At October 31, 2006, the Company had a contingent liability for standby letters of credit totaling $16.5 million that have been issued and are outstanding. The letters of credit guarantee payment to beneficial third parties in the event the Company is in breach of specified contract terms as detailed in each letter of credit. At October 31, 2006, there are no amounts drawn upon these letters of credit.

The Company has a five-year, unsecured, multi-currency revolving facility with a group of banks under which the Company may borrow up to $150.0 million. As of October 31, 2006, there were no borrowings under these facilities. This facility expires on September 2, 2009.

Certain note agreements contain debt covenants related to working capital levels and limitations on indebtedness. Further, the Company may be restricted from paying dividends or repurchasing common stock if its tangible net worth (as defined) does not exceed certain minimum levels. As of October 31, 2006, the Company was in compliance with these debt covenants.

The Company believes that the combination of present capital resources, internally generated funds and unused financing sources are adequate to meet cash requirements for the next twelve-month period.

The Company does not have any off-balance sheet arrangements, with the exception of the guarantee of 50 percent of certain debt of its joint venture, Advanced Filtration Systems, Inc. as further discussed in Note H of the Company’s Notes to Condensed Consolidated Financial Statements.
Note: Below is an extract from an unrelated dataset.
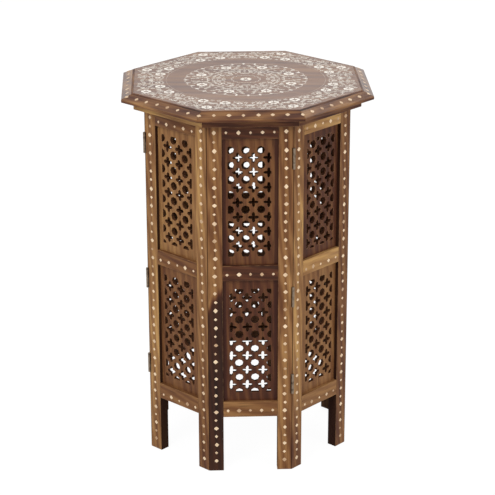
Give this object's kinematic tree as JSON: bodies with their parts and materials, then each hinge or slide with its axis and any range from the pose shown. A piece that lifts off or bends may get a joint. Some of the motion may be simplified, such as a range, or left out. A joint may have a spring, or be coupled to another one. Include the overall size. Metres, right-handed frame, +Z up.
{
  "type": "folding octagonal stool",
  "caption": "Octagonal inlaid wooden stool or side table: hinged pierced panels fold like a fan under a bevelled top that lifts off.",
  "frame": {"origin": "on the floor, at the centre of the eight panels", "axes": "+Z up through the top, -Y out of the front panel, +X to the front panel's right"},
  "size_m": [0.2946, 0.2946, 0.4586],
  "materials": {
    "stile_wood": "satin lacquered rosewood",
    "rail_wood": "satin lacquered rosewood",
    "jali_wood": "satin rosewood, sawn piercing",
    "top_wood": "polished lacquer over rosewood",
    "edging_wood": "satin lacquered rosewood",
    "under_frame_wood": "satin lacquered rosewood",
    "bone_inlay": "polished bone, flush with the wood",
    "hinge_steel": "dull steel"
  },
  "bodies": {
    "front_panel": {"front_stile_left": "stile_wood", "front_stile_right": "stile_wood", "front_rails": "rail_wood", "front_upper_jali": "jali_wood", "front_lower_jali": "jali_wood", "front_right_hinge_fixed_leaves": "hinge_steel", "front_left_hinge_fixed_leaves": "hinge_steel"},
    "front_right_panel": {"front_right_stile_left": "stile_wood", "front_right_stile_right": "stile_wood", "front_right_rails": "rail_wood", "front_right_upper_jali": "jali_wood", "front_right_lower_jali": "jali_wood", "front_right_hinge_moving_leaves": "hinge_steel", "right_hinge_fixed_leaves": "hinge_steel"},
    "right_panel": {"right_stile_left": "stile_wood", "right_stile_right": "stile_wood", "right_rails": "rail_wood", "right_upper_jali": "jali_wood", "right_lower_jali": "jali_wood", "right_hinge_moving_leaves": "hinge_steel", "back_right_hinge_fixed_leaves": "hinge_steel"},
    "back_right_panel": {"back_right_stile_left": "stile_wood", "back_right_stile_right": "stile_wood", "back_right_rails": "rail_wood", "back_right_upper_jali": "jali_wood", "back_right_lower_jali": "jali_wood", "back_right_hinge_moving_leaves": "hinge_steel", "back_hinge_fixed_leaves": "hinge_steel"},
    "back_panel": {"back_stile_left": "stile_wood", "back_stile_right": "stile_wood", "back_rails": "rail_wood", "back_upper_jali": "jali_wood", "back_lower_jali": "jali_wood", "back_hinge_moving_leaves": "hinge_steel"},
    "back_left_panel": {"back_left_stile_left": "stile_wood", "back_left_stile_right": "stile_wood", "back_left_rails": "rail_wood", "back_left_upper_jali": "jali_wood", "back_left_lower_jali": "jali_wood", "back_left_hinge_moving_leaves": "hinge_steel"},
    "left_panel": {"left_stile_left": "stile_wood", "left_stile_right": "stile_wood", "left_rails": "rail_wood", "left_upper_jali": "jali_wood", "left_lower_jali": "jali_wood", "left_hinge_moving_leaves": "hinge_steel", "back_left_hinge_fixed_leaves": "hinge_steel"},
    "front_left_panel": {"front_left_stile_left": "stile_wood", "front_left_stile_right": "stile_wood", "front_left_rails": "rail_wood", "front_left_upper_jali": "jali_wood", "front_left_lower_jali": "jali_wood", "front_left_hinge_moving_leaves": "hinge_steel", "left_hinge_fixed_leaves": "hinge_steel"},
    "top": {"top_board": "top_wood", "top_edging": "edging_wood", "under_frame": "under_frame_wood", "locating_pegs": "rail_wood"}
  },
  "joints": [
    {"name": "front_right_fold", "type": "hinge", "parent": "front_panel", "child": "front_right_panel", "pos_m": [0.05034, -0.12153, 0.2265], "axis": [0, 0, -1], "range_deg": [0, 225]},
    {"name": "right_fold", "type": "hinge", "parent": "front_right_panel", "child": "right_panel", "pos_m": [0.10783, -0.04466, 0.2265], "axis": [0, 0, 1], "range_deg": [0, 135]},
    {"name": "back_right_fold", "type": "hinge", "parent": "right_panel", "child": "back_right_panel", "pos_m": [0.12153, 0.05034, 0.2265], "axis": [0, 0, -1], "range_deg": [0, 225]},
    {"name": "back_fold", "type": "hinge", "parent": "back_right_panel", "child": "back_panel", "pos_m": [0.04466, 0.10783, 0.2265], "axis": [0, 0, 1], "range_deg": [0, 135]},
    {"name": "front_left_fold", "type": "hinge", "parent": "front_panel", "child": "front_left_panel", "pos_m": [-0.04466, -0.10783, 0.2265], "axis": [0, 0, -1], "range_deg": [0, 135]},
    {"name": "left_fold", "type": "hinge", "parent": "front_left_panel", "child": "left_panel", "pos_m": [-0.12153, -0.05034, 0.2265], "axis": [0, 0, 1], "range_deg": [0, 225]},
    {"name": "back_left_fold", "type": "hinge", "parent": "left_panel", "child": "back_left_panel", "pos_m": [-0.10783, 0.04466, 0.2265], "axis": [0, 0, -1], "range_deg": [0, 135]},
    {"name": "top_lift", "type": "slide", "parent": "front_panel", "child": "top", "axis": [0, 0, 1], "range_m": [0, 0.2]}
  ],
  "couplings": [
    {"joint": "front_right_fold", "follows": "front_left_fold", "ratio": 1.6667},
    {"joint": "right_fold", "follows": "front_left_fold", "ratio": 1},
    {"joint": "back_right_fold", "follows": "front_left_fold", "ratio": 1.6667},
    {"joint": "back_fold", "follows": "front_left_fold", "ratio": 1},
    {"joint": "left_fold", "follows": "front_left_fold", "ratio": 1.6667},
    {"joint": "back_left_fold", "follows": "front_left_fold", "ratio": 1}
  ]
}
Critical Accounting Policies

There have been no material changes to the Company’s critical accounting policies as disclosed in the Company’s Annual Report on Form 10-K for the year ended July 31, 2006.

Outlook

Overall, the Company expects mid-single digit sales growth for the Engine Products segment in fiscal 2007, which includes the impact of the NAFTA new truck production decline. The Company expects North American heavy-duty new truck build rates to remain at their current high levels through December as truck manufacturers are near capacity. Due to the 2007 emissions regulations, the Company expects build rates to decrease in calendar 2007 resulting in an estimated $30 to $35 million decrease in sales during the second half of fiscal 2007 as compared to the second half of fiscal 2006. Strong international conditions are expected to continue in the production of new construction and mining equipment by our customers. While residential construction in the United States has recently softened, North American non-residential and public construction markets are expected to remain healthy. Both North American and international aftermarket sales are expected to continue growing as a result of strong equipment utilization, continued growth by our OEM customers of their replacement parts businesses, and the growing amount of equipment with our PowerCore™ filtration systems driving replacement filter sales growth.

The Company expects low-double digit sales growth in fiscal 2007 for its Industrial Products segment. Industrial filtration solutions sales are expected to continue growing with healthy global manufacturing investment and utilization conditions at our customers. Our full year gas turbine sales should continue rebounding with sales increasing approximately 20 percent over last year. Strength is seen in both the international power generation and the global oil and gas segments we serve. Market conditions for special application products are expected to remain solid primarily due to continued strength in the hard disk drive market.

The Company expects the full year impact from expensing stock options to be $.03 to $.04 per share, with 75 percent of the full year expense ($.02 to $.03 per share) expected in the second quarter due to the timing of our annual option grants. The tax rate is expected to be 29 to 31 percent for the year although the rate will vary by quarter due to country earnings mix and discrete events. The Company expects fiscal 2007 earnings per share to be between $1.72 and $1.82 per diluted share.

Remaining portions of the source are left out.